This passage, too, reeks of anti-abortion sentiment: “About 20 years after a majority of the [Supreme] Court had discovered that right [to abortion] lurking somewhere in the ‘penumbras of the Bill of Rights’ as illuminated by the ‘concept of ordered liberty,’ a majority of the Court devised an ‘undue burden’ test to go with it,” the 11th Circuit wrote. In two short sentences, the appeals court denounces Roe v. Wade and Planned Parenthood v. Casey, stating the Supreme Court “discovered” a right to abortion in Roe v. Wade and snarking that it devised the undue burden test to support that “discovered” right. 

Those brief passages are, in tone and content, representative of the entire 40-page opinion, and that should give all reproductive rights supporters pause. Yes, Wednesday’s decision produced a good outcome because the Alabama measure remains blocked. But can we rest assured, with opinion language like this, that the law is really on the side of reproductive rights and autonomy? I don’t think we can. 

“In our judicial system, there is only one Supreme Court, and we are not it,” the 11th Circuit states as it closes its opinion. “As one of the ‘inferior [c]ourts,’ we follow its decisions.”

Those words ring especially ominously in a decision issued the day after Supreme Court nominee Brett Kavanaugh promised Sen. Susan Collins (R-ME) that as far as Roe is concerned, Kavanaugh agreed with Chief Justice John Roberts that the matter is “settled law.” Roberts is, of course, a reliably anti-choice vote who has yet to meet an abortion restriction he wouldn’t vote to uphold, including the Texas restrictions a majority of his colleagues found unconstitutional just a few short years ago in Whole Woman’s Health v. Hellerstedt. The fifth and final vote to strike those restrictions came from retired Justice Anthony Kennedy, whom Kavanaugh, should he be confirmed, would replace. 

In other words, on Tuesday Kavanaugh more or less confirmed he’s the fifth vote to strike Roe v. Wade by directly aligning himself with Roberts. And then on Wednesday, the 11th Circuit Court of Appeals provided him a possible vehicle to do so: It is all but a given that Alabama will appeal the decision to the Roberts Court.

And Alabama is not alone. Kentucky, Arkansas, Kansas, Louisiana, Mississippi, Oklahoma, Texas, and West Virginia have all enacted some form of ban on D and E abortions. Only Mississippi and West Virginia’s laws are currently in effect, as federal or state courts have blocked the remaining measures. Arkansas and Texas have their cases pending before the Eighth and Fifth circuit courts of appeals, respectively. A September 2019 trial is scheduled in the case challenging Louisiana’s ban. Kentucky’s ban remains blocked while the case challenging it proceeds. 

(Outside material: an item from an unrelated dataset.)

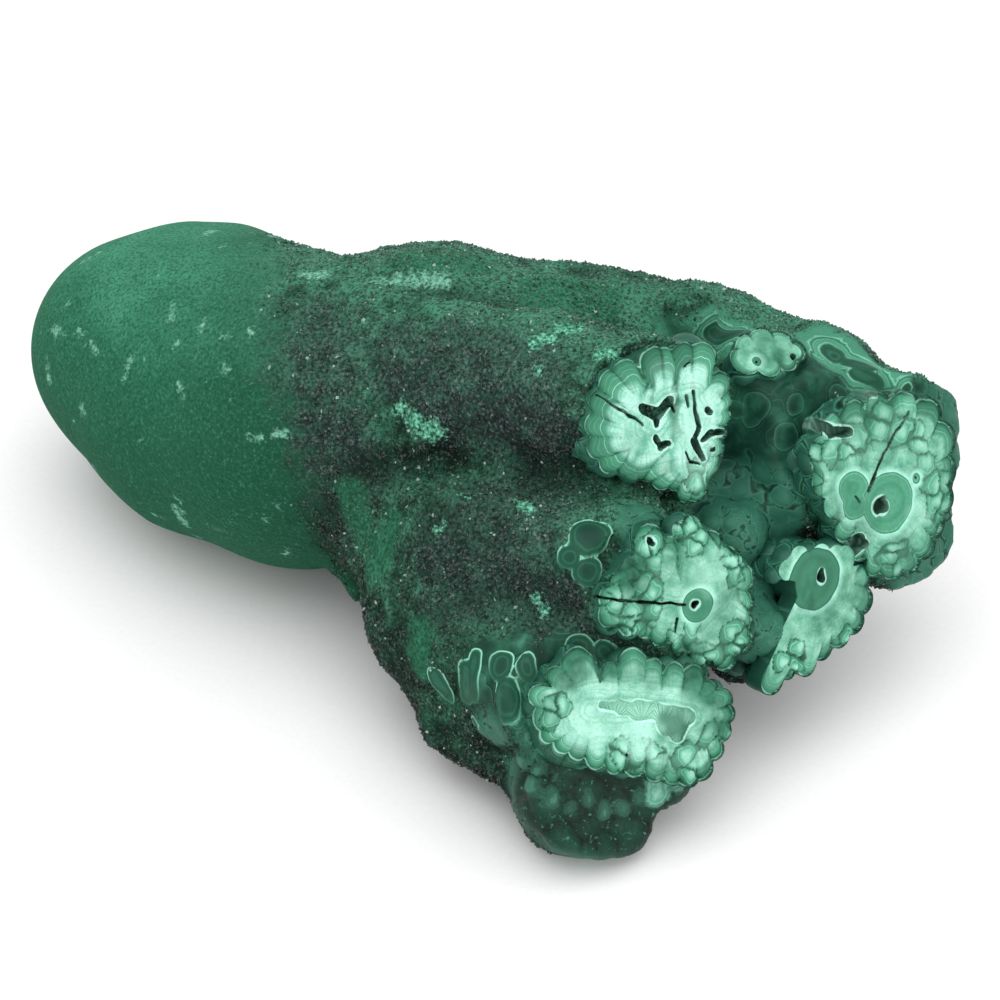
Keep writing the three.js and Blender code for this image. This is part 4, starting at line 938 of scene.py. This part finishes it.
def banded_material():
    """Broken malachite: growth bands from pale mint to dark green, with dark glossy lobes on the outside;
    painted shade in the creases between those lobes and inside the openings.
    """
    material, node = new_material("banded malachite section")
    where = node("ShaderNodeTexCoord", out="Object")
    (face, wall, lip, pit, depth, age, heart, gap, disc, tone, shade, beside, pale, blob, clump, rim,
     disc_light) = (
        node("ShaderNodeAttribute", out="Fac", attribute_name=name)
        for name in ("face", "wall", "lip", "pit", "depth", "age", "heart", "gap", "disc", "tone", "shade",
                     "beside", "pale", "blob", "clump", "rim", "disc_light"))
    fine, cloud = (node("ShaderNodeTexNoise", {"Vector": where, "Scale": 1000 / size, "Detail": 5})
                   for size in (0.4, 2.0))
    lines, fibre, rings = (
        node("ShaderNodeTexNoise", {"W": along, "Scale": per_mm, "Detail": 4}, noise_dimensions="1D")
        for along, per_mm in ((depth, 3.4), (beside, 4.0), (heart, 1.9)))
    half = node("ShaderNodeMath", {0: age, 1: 0.5, 2: 0.1}, operation="MULTIPLY_ADD")
    base = node("ShaderNodeValToRGB", {0: half}, stops=[
        (0.0, "#1c4a39"), (0.1, "#276650"), (0.2, "#35805f"), (0.34, "#4b9777"), (0.375, "#549f81"),
        (0.385, "#b4eed9"), (0.395, "#4d9a7b"), (0.46, "#58a285"), (0.56, "#78c0a5"), (0.7, "#90d3bb")])
    mint = node("ShaderNodeValToRGB", {0: cloud}, stops=[
        (0.32, "#71bfa3"), (0.42, "#98dac3"), (0.52, "#abe8d3"), (0.66, "#c0f5e4")])
    deeper = node("ShaderNodeValToRGB", {0: cloud},
                  stops=[(0.34, "#44896c"), (0.5, "#60a788"), (0.66, "#86c4a6")])
    mint = node("ShaderNodeMix", {0: pale, 6: deeper, 7: mint}, out=2, data_type="RGBA")
    grown = node("ShaderNodeValToRGB", {0: age}, stops=[(0.75, 0.0), (1.15, 1.0)])
    strong = node("ShaderNodeMapRange", {0: grown, 3: 0.2, 4: 0.13})
    near = node("ShaderNodeMapRange", {0: heart, 1: 0.0, 2: 4.0, 3: 0.65, 4: 0.1})
    banded = node("ShaderNodeValToRGB", {0: rings}, stops=[(0.48, 0.0), (0.62, 0.8)])
    darks = node("ShaderNodeValToRGB", {0: lines}, stops=[(0.52, 0.0), (0.62, 0.8)])
    lights = node("ShaderNodeValToRGB", {0: lines}, stops=[(0.36, 0.85), (0.45, 0.0)])
    beyond = node("ShaderNodeMath", {0: 1.0, 1: grown}, operation="SUBTRACT")
    toned = node("ShaderNodeValToRGB", {0: tone}, stops=[(0.35, 0.0), (1.0, 0.65)])
    creased = node("ShaderNodeValToRGB", {0: gap}, stops=[(0.0, 0.95), (0.1, 0.75), (0.3, 0.0)])
    apart = node("ShaderNodeMapRange", {0: age, 1: 0.6, 2: 1.3, 3: 1.0, 4: 0.12})
    covers = [node("ShaderNodeMath", {0: a, 1: b}, operation="MULTIPLY") for a, b in (
        (banded, near), (darks, strong), (lights, strong), (toned, beyond), (creased, apart))]
    fibrous = node("ShaderNodeValToRGB", {0: fibre}, stops=[(0.5, 0.0), (0.7, 0.3)])
    rosette = node("ShaderNodeValToRGB", {0: clump}, stops=[
        (0.0, "#a8e4cf"), (0.2, "#8ccfb5"), (0.32, "#5fae90"), (0.4, "#479676"), (0.44, "#86ccb2"),
        (0.48, "#458f70"), (0.7, "#34785b"), (0.85, "#174536")])
    rosettes = node("ShaderNodeMapRange", {0: disc_light, 3: 1.0, 4: 0.65})
    clumped = node("ShaderNodeMath", {0: blob, 1: rosettes}, operation="MULTIPLY")
    rimmed = node("ShaderNodeValToRGB", {0: rim}, stops=[(0.0, 0.0), (0.05, 0.85), (0.2, 0.85), (0.32, 0.0)])
    for cover, tint in ((grown, mint), (covers[0], "#5fa98c"), (covers[1], "#286e53"), (covers[2], "#b6f0dd"),
                        (fibrous, "#3d8a6d"), (covers[3], "#205c46"), (rimmed, "#a5e3cd"),
                        (covers[4], "#164a37"), (clumped, rosette)):
        base = node("ShaderNodeMix", {0: cover, 6: base, 7: tint}, out=2, data_type="RGBA")
    centred = node("ShaderNodeMath", {0: disc, 1: 0.2, 2: 0.5}, operation="MULTIPLY_ADD")
    dull = node("ShaderNodeValToRGB", {0: centred}, stops=[
        (0.0, "#3a7d61"), (0.25, "#2e6c51"), (0.42, "#3a7b60"), (0.49, "#255e47")])
    bright = node("ShaderNodeValToRGB", {0: centred}, stops=[
        (0.0, "#559f80"), (0.2, "#43906e"), (0.3, "#539f7e"), (0.42, "#4f9b7b"), (0.46, "#6ab493"),
        (0.49, "#3a8062")])
    inner = node("ShaderNodeMix", {0: disc_light, 6: dull, 7: bright}, out=2, data_type="RGBA")
    worn = node("ShaderNodeValToRGB", {0: fine}, stops=[(0.4, 0.16), (0.6, 0.0)])
    inner = node("ShaderNodeMix", {0: worn, 6: inner, 7: "#2f765a"}, out=2, data_type="RGBA")
    ringed = node("ShaderNodeValToRGB", {0: disc}, stops=[(0.0, 1.0), (0.08, 0.0)])
    hoop = node("ShaderNodeValToRGB", {0: disc}, stops=[(0.0, 0.0), (0.08, 0.85), (0.25, 0.7), (0.9, 0.0)])
    paler = node("ShaderNodeMath", {0: shade, 1: 1.0}, operation="MULTIPLY", use_clamp=True)
    darker = node("ShaderNodeMath", {0: shade, 1: -1.0}, operation="MULTIPLY", use_clamp=True)
    shadow = node("ShaderNodeValToRGB", {0: cloud}, stops=[(0.35, "#174b38"), (0.65, "#3b8065")])
    specks = node("ShaderNodeValToRGB", {0: fine}, stops=[(0.35, 0.16), (0.5, 0.0)])
    lipped = node("ShaderNodeValToRGB", {0: lip}, stops=[(0.0, 0.75), (0.2, 0.5), (0.32, 0.0)])
    # Flank lobes of the finger ends: painted near-black where two lobes meet, as shade in the crease between
    # them; the paler ring is their own outline.
    outer = node("ShaderNodeValToRGB", {0: gap}, stops=[
        (0.0, "#0e2019"), (0.06, "#21503f"), (0.18, "#4b8f76"), (0.24, "#2c6352"), (0.7, "#275949")])
    outward = node("ShaderNodeMath", {0: 1.0, 1: face}, operation="SUBTRACT")
    # Painted shade inside the openings: where pit is low, the walls of the openings are painted dark green.
    opening_shade = node("ShaderNodeMath", {0: 1.0, 1: pit}, operation="SUBTRACT")
    walls = node("ShaderNodeValToRGB", {0: fibre}, stops=[(0.4, "#b8eeda"), (0.6, "#6fb79b")])
    for cover, tint in ((darker, "#2d6a55"), (opening_shade, "#143a2d")):
        walls = node("ShaderNodeMix", {0: cover, 6: walls, 7: tint}, out=2, data_type="RGBA")
    for cover, tint in ((hoop, "#aeeeda"), (ringed, inner), (paler, "#c0f8e6"), (darker, shadow),
                        (specks, "#2f7459"), (lipped, "#c8ffee"), (outward, outer), (wall, walls)):
        base = node("ShaderNodeMix", {0: cover, 6: base, 7: tint}, out=2, data_type="RGBA")
    bump = node("ShaderNodeBump", {"Height": lines, "Strength": 0.2, "Distance": 0.0002})
    shader = node("ShaderNodeBsdfPrincipled", {
        "Base Color": base, "Roughness": 0.38, "Specular IOR Level": 0.2, "Normal": bump})
    node("ShaderNodeOutputMaterial", {0: shader})
    return material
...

Any one of these cases, or some combination of all of them, could find their way before the Roberts Court within the next year or two. Should that happen, we will see the first true test of Roe‘s and Casey’s resilience. Can abortion rights jurisprudence survive at the Supreme Court without Justice Kennedy and with someone like Brett Kavanaugh as his replacement? If Wednesday’s opinion is any clue, conservative federal courts sure hope not.